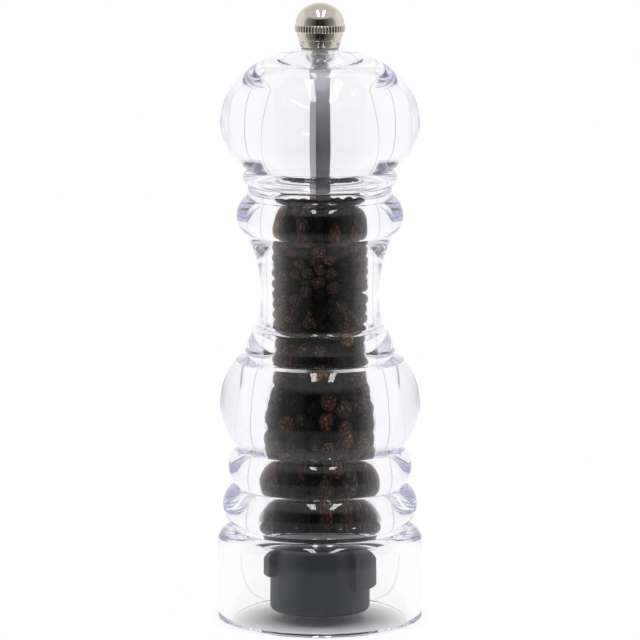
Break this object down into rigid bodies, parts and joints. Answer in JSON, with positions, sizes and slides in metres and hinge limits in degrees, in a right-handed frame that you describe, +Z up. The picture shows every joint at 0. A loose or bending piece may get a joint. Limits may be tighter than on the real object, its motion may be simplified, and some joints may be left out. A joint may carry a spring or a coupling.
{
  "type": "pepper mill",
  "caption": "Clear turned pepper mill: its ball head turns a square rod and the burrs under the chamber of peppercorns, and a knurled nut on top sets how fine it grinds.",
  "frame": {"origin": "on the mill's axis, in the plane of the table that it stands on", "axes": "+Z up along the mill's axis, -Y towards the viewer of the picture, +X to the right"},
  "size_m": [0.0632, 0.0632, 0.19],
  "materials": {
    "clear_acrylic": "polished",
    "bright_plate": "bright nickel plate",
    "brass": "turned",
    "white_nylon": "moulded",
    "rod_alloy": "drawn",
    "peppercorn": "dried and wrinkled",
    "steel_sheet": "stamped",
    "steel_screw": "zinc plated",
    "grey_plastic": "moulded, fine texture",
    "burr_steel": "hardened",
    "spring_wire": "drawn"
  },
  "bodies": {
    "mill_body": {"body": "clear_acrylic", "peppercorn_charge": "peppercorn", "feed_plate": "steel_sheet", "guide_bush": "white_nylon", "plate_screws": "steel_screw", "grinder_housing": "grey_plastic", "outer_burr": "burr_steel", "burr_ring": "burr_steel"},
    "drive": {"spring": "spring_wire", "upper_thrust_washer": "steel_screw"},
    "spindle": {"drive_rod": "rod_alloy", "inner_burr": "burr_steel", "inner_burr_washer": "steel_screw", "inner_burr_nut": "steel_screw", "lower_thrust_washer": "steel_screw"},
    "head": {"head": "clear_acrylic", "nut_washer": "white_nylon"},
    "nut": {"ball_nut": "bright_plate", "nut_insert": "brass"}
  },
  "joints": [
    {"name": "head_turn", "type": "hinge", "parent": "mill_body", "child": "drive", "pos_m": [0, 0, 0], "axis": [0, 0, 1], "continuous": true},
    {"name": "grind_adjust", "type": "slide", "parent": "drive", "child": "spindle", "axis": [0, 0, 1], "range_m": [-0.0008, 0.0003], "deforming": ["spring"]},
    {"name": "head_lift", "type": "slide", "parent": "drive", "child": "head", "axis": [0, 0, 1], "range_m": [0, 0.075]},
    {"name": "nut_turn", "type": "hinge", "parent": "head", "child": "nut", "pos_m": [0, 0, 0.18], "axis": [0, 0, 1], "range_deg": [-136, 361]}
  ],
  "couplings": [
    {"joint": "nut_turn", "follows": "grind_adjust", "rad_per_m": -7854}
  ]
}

┄┄┄┄┄┄┄┄┄┄┄┄┄┄┄┄┄┄┄┄

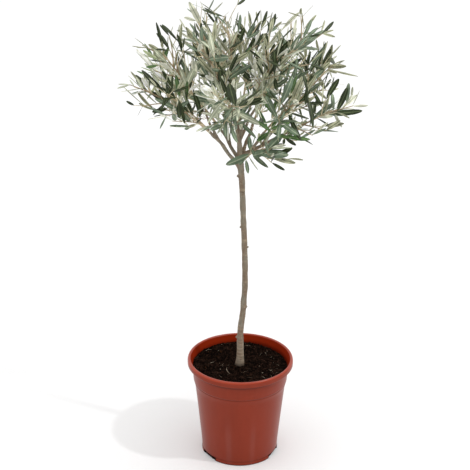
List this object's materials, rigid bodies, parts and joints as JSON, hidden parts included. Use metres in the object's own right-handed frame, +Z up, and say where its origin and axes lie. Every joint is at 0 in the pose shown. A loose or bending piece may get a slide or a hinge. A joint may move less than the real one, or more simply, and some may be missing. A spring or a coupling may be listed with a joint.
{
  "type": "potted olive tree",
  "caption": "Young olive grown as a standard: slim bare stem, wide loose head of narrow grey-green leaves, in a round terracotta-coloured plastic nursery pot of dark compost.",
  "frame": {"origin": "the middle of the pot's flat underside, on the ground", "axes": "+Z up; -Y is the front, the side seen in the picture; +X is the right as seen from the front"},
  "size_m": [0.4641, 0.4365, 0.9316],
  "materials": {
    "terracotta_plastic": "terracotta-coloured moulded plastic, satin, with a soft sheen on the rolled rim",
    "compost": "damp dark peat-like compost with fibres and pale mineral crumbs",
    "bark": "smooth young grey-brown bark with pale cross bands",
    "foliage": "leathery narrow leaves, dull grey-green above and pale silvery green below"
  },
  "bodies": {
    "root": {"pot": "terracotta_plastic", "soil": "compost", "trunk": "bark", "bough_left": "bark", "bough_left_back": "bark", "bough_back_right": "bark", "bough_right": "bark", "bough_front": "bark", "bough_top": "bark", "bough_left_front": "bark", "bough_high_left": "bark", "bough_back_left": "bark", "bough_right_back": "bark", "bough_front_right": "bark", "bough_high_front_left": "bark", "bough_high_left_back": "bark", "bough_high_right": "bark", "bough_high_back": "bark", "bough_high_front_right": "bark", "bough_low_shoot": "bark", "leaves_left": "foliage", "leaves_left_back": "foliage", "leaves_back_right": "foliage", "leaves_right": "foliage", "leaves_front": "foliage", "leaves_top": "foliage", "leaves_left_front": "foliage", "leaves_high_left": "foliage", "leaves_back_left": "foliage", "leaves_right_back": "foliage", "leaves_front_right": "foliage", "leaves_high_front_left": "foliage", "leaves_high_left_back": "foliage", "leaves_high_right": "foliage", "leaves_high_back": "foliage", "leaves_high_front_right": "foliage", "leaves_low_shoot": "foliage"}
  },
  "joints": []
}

┄┄┄┄┄┄┄┄┄┄┄┄┄┄┄┄┄┄┄┄

STATED GOAL |
Say how many lines in the entries contain the string "with", and say nothing else.

TASK OUTPUT |
5